Fauziah (2022) menunjukkan bahwa rutin bershalawat dapat mengurangi stres dan menghadirkan rasa tenteram.
Khoirul Anwar (2022) mengungkapkan bahwa majelis shalawat merupakan tempat berkumpul untuk penyembuhan, di mana individu merasakan kehadiran spiritual Nabi ketika merindukan-Nya dengan sangat.
Bahkan di Batam dan Lampung, terapi musik shalawat telah terbukti mampu menurunkan kecemasan, baik pada orang tua maupun kalangan muda.

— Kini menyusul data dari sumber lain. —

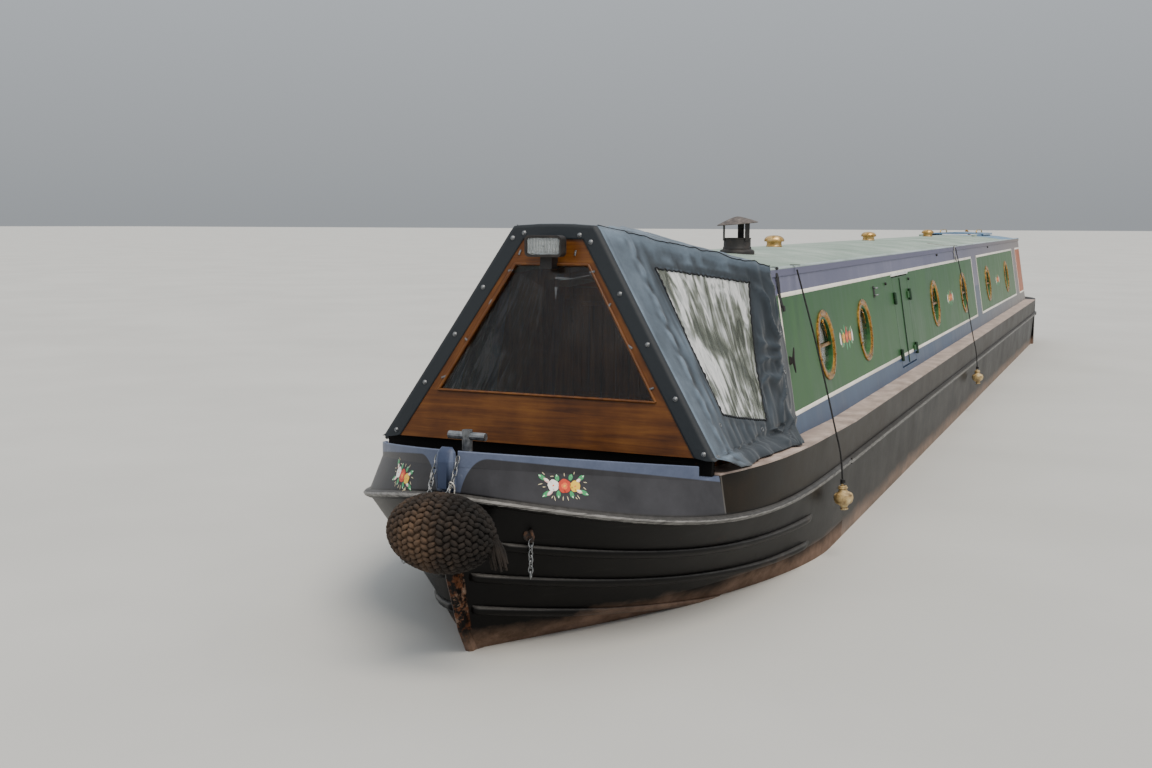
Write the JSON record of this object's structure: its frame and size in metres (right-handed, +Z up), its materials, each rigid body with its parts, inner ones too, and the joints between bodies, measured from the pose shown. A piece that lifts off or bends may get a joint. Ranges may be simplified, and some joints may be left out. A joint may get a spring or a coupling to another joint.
{
  "type": "narrowboat",
  "caption": "Long narrow steel canal boat with a full-length cabin, glazed cratch and canvas cover over the fore well, folding hatches, sliding hatch, rudder and rope fenders.",
  "frame": {"origin": "Centre of the bounding box in plan, at the underside of the base plate, which is flat and level.", "axes": "+X runs forward to the bow, +Y to port and +Z up. The waterline lies 0.600 m above the origin."},
  "size_m": [17.26, 2.31, 2.4166],
  "materials": {
    "blacking": "black bitumen hull paint with a soft sheen",
    "taupe": "matt taupe deck paint",
    "steel": "bare galvanised steel",
    "varnish": "varnished brown wood",
    "glass": "clear window glass",
    "black_iron": "matt black with brown heat marks",
    "canvas": "slate blue coated canvas",
    "cabin_green": "satin green coach paint, a little faded",
    "roof_grey": "matt sage grey roof paint",
    "slate": "satin slate blue paint",
    "boards": "sealed plywood",
    "engine_green": "gloss green enamel",
    "brass": "polished brass, a little dull",
    "bronze": "cast bronze",
    "rope": "woven black rope with brown worn patches",
    "fender_cream": "cream soft plastic"
  },
  "bodies": {
    "hull": {"base_plate": "blacking", "fore_hull": "blacking", "fore_topside_port": "blacking", "fore_topside_starboard": "blacking", "stem_post": "blacking", "hull_side_port": "blacking", "hull_side_starboard": "blacking", "swim_port": "blacking", "swim_starboard": "blacking", "counter_plate_port": "blacking", "counter_plate_starboard": "blacking", "counter": "blacking", "stern_post": "blacking", "fore_deck": "blacking", "fore_bulkhead": "blacking", "gunwale_port": "taupe", "gunwale_starboard": "taupe", "tee_stud": "steel", "cratch_board": "varnish", "cratch_plank": "varnish", "front_bulkhead": "varnish", "cratch_glass": "glass", "headlamp": "black_iron", "chimney": "black_iron", "cratch_cover": "canvas", "cabin_side_port_fore": "cabin_green", "cabin_side_port_middle": "cabin_green", "cabin_side_port_aft": "cabin_green", "cabin_side_starboard_fore": "cabin_green", "cabin_side_starboard_middle": "cabin_green", "cabin_side_starboard_aft": "cabin_green", "cabin_roof": "roof_grey", "rear_bulkhead": "slate", "cabin_floor": "boards", "engine": "engine_green", "mushroom_vent_fore": "brass", "mushroom_vent_middle": "brass", "mushroom_vent_aft": "brass", "bow_fender": "rope", "stern_fender": "rope", "side_fender_port_fore": "fender_cream", "side_fender_port_aft": "fender_cream", "side_fender_starboard_fore": "fender_cream", "side_fender_starboard_aft": "fender_cream"},
    "gas_locker_lid": {"gas_locker_lid": "blacking"},
    "front_door_port": {"front_door_port": "varnish"},
    "front_door_starboard": {"front_door_starboard": "varnish"},
    "rear_door_port": {"rear_door_port": "slate"},
    "rear_door_starboard": {"rear_door_starboard": "slate"},
    "side_hatch_port_fore": {"side_hatch_port_fore": "cabin_green"},
    "side_hatch_port_aft": {"side_hatch_port_aft": "cabin_green"},
    "side_hatch_starboard_fore": {"side_hatch_starboard_fore": "cabin_green"},
    "side_hatch_starboard_aft": {"side_hatch_starboard_aft": "cabin_green"},
    "sliding_hatch": {"sliding_hatch": "slate"},
    "propeller": {"propeller": "bronze"},
    "steering": {"rudder": "blacking", "tiller": "brass"}
  },
  "joints": [
    {"name": "gas_locker_lid_hinge", "type": "hinge", "parent": "hull", "child": "gas_locker_lid", "pos_m": [7.57, 0, 1.2928], "axis": [0, -1, 0], "range_deg": [0, 80]},
    {"name": "front_door_port_hinge", "type": "hinge", "parent": "hull", "child": "front_door_port", "pos_m": [6.362, 0.338, 0.865], "axis": [0, 0, 1], "range_deg": [0, 100]},
    {"name": "front_door_starboard_hinge", "type": "hinge", "parent": "hull", "child": "front_door_starboard", "pos_m": [6.362, -0.338, 0.865], "axis": [0, 0, -1], "range_deg": [0, 100]},
    {"name": "rear_door_port_hinge", "type": "hinge", "parent": "hull", "child": "rear_door_port", "pos_m": [-7.312, 0.308, 1.295], "axis": [0, 0, -1], "range_deg": [0, 170]},
    {"name": "rear_door_starboard_hinge", "type": "hinge", "parent": "hull", "child": "rear_door_starboard", "pos_m": [-7.312, -0.308, 1.295], "axis": [0, 0, 1], "range_deg": [0, 170]},
    {"name": "side_hatch_port_fore_hinge", "type": "hinge", "parent": "hull", "child": "side_hatch_port_fore", "pos_m": [3.008, 0.89679, 1.31392], "axis": [0, 0.1596, -0.9872], "range_deg": [0, 170]},
    {"name": "side_hatch_port_aft_hinge", "type": "hinge", "parent": "hull", "child": "side_hatch_port_aft", "pos_m": [2.362, 0.89679, 1.31392], "axis": [0, -0.1596, 0.9872], "range_deg": [0, 170]},
    {"name": "side_hatch_starboard_fore_hinge", "type": "hinge", "parent": "hull", "child": "side_hatch_starboard_fore", "pos_m": [3.008, -0.89679, 1.31392], "axis": [0, 0.1596, 0.9872], "range_deg": [0, 170]},
    {"name": "side_hatch_starboard_aft_hinge", "type": "hinge", "parent": "hull", "child": "side_hatch_starboard_aft", "pos_m": [2.362, -0.89679, 1.31392], "axis": [0, -0.1596, -0.9872], "range_deg": [0, 170]},
    {"name": "sliding_hatch_run", "type": "slide", "parent": "hull", "child": "sliding_hatch", "axis": [1, 0, 0], "range_m": [0, 0.85]},
    {"name": "propeller_shaft", "type": "hinge", "parent": "hull", "child": "propeller", "pos_m": [-7.86, 0, 0.3], "axis": [1, 0, 0], "continuous": true},
    {"name": "rudder_stock", "type": "hinge", "parent": "hull", "child": "steering", "pos_m": [-8.18, 0, 0.6], "axis": [0, 0, 1], "range_deg": [-60, 60]}
  ]
}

Dalam praktik tasawuf, shalawat dianggap sebagai ungkapan cinta, sebuah nyanyian yang membersihkan hati, menghaluskan jiwa, dan membawa individu menuju kedudukan-kedudukan spiritual: mahabbah (cinta), khauf (ketakutan), raja’ (asa), hingga ridha (penerimaan).
Perhatikan bagaimana komunitas-komunitas shalawat berkembang di berbagai sudut negara ini:
Majelis Rasulullah SAW di Jakarta,
Syubbanul Muslimin di Probolinggo,
Az-Zahir di Pekalongan,
Ar-Rohmah di Batam,
dan Rosho di Samarinda.
Banyaknya orang hadir, melantunkan shalawat dengan tangisan yang tak tertahan, tanpa memedulikan jabatan, tanpa mempertimbangkan status. Yang ada hanyalah kasih kepada Rasulullah, dan rasa rindu akan ketenangan yang hakiki. Di tengah hiruk-pikuk dunia yang semakin gaduh, mereka memilih jalur yang tenang dan menentramkan.[1]

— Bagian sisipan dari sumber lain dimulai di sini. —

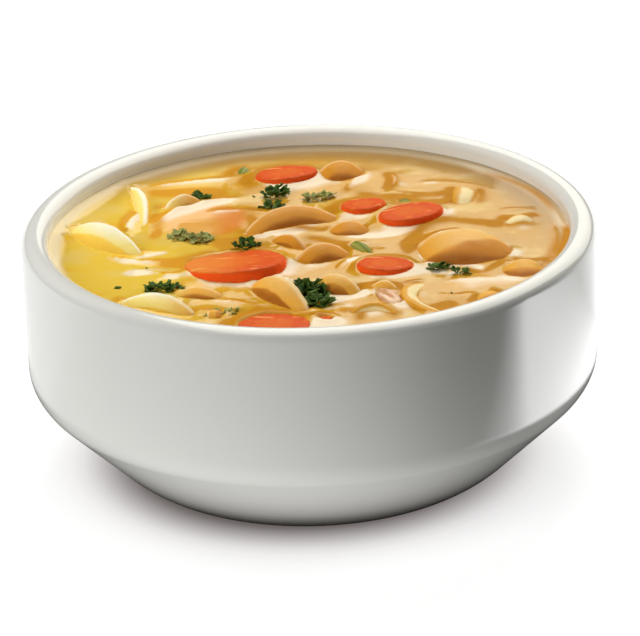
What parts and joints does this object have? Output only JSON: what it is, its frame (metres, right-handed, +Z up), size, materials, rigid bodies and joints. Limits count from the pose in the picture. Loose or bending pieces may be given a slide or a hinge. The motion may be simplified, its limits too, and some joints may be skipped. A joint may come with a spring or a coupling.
{
  "type": "bowl of soup",
  "caption": "Chicken noodle soup with ribbon noodles, carrot and celery slices in a white upright-sided soup bowl with a narrow conical foot.",
  "frame": {"origin": "middle of the foot ring, on the surface the bowl stands on", "axes": "+Z up along the bowl's turning axis, -Y towards the viewer, +X to the viewer's right"},
  "size_m": [0.13, 0.13, 0.058],
  "materials": {
    "bowl": "white gloss glaze",
    "broth": "clear amber broth",
    "noodle": "wet cooked egg noodle",
    "carrot": "wet cooked carrot",
    "celery": "wet cooked celery",
    "chicken": "wet cooked meat"
  },
  "bodies": {
    "root": {"bowl": "bowl", "broth": "broth", "noodle_left_wave": "noodle", "noodle_left_ridge": "noodle", "noodle_back_left_arch": "noodle", "noodle_centre_arch": "noodle", "noodle_centre_leaf": "noodle", "noodle_bow_left": "noodle", "noodle_bow_right": "noodle", "noodle_petal": "noodle", "noodle_round_lobe": "noodle", "noodle_right_fold": "noodle", "noodle_right_lens": "noodle", "noodle_right_tip": "noodle", "noodle_back_right_loop": "noodle", "noodle_back_arch": "noodle", "noodle_back_edge": "noodle", "noodle_front_curl": "noodle", "noodle_front_fold": "noodle", "noodle_front_ring": "noodle", "noodle_front_right_tip": "noodle", "noodle_front_left_wave": "noodle", "noodle_front_left_strip": "noodle", "noodle_front_left_tip": "noodle", "celery_centre": "celery", "celery_back_right": "celery", "celery_back_left": "celery", "carrot_centre": "carrot", "carrot_back": "carrot", "carrot_back_right": "carrot", "carrot_right": "carrot", "carrot_centre_right": "carrot", "carrot_front": "carrot", "carrot_front_bit": "carrot", "chicken_shred": "chicken"}
  },
  "joints": []
}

Shalawat memang sederhana, tapi menyentuh begitu dalam. Ia tidak menjamin hidup bebas dari kesulitan, tetapi memberdayakan jiwa untuk tetap tegar saat cobaan tiba. Ia tidak membutuhkan tempat yang megah, hanya hati yang mau menerima dan niat yang tulus.Untuk siapa pun yang sedang lelah, gelisah, atau merasa jauh dari Allah, cobalah melangkah di jalan ini. Lantunkan shalawat dengan perlahan. Biarkan ia meresap, menyusup pelan-pelan ke dalam hatimu. Mungkin di tempat tersebut, di bagian tenang dalam dirimu, ketentraman yang selama ini kau inginkan sudah lama menanti.[1]
Referensi
Jannah Miftahul, Dampak Sholawat Simtudduror terhadap Ketenangan Jiwa pada Jama’ah Pondok Pesantren Daarul Ishlah, Skripsi UIN Raden Intan Lampung, 2022.
Fauziah Irma, Peran Shalawat untuk Memperoleh Ketenangan Jiwa, Skripsi UIN Sunan Gunung Djati Bandung, 2022.
Anwar Khoirul, “Menghadirkan ‘Nabi’: Antara Hasrat dan Cinta dalam Ritus Shalawat Bersama,” Trilogi: Jurnal Ilmu Sosial dan Humanior, 3(1) (2022): 40–52.
Daradjat Zakiyah, Ilmu Kesehatan Mental, Jakarta: Bumi Aksara, 2003.
[1]Miftahul Jannah, Dampak Sholawat Simtudduror terhadap Ketenangan Jiwa pada Jama’ah Pondok Pesantren Daarul Ishlah, Skripsi UIN Raden Intan Lampung, 2022.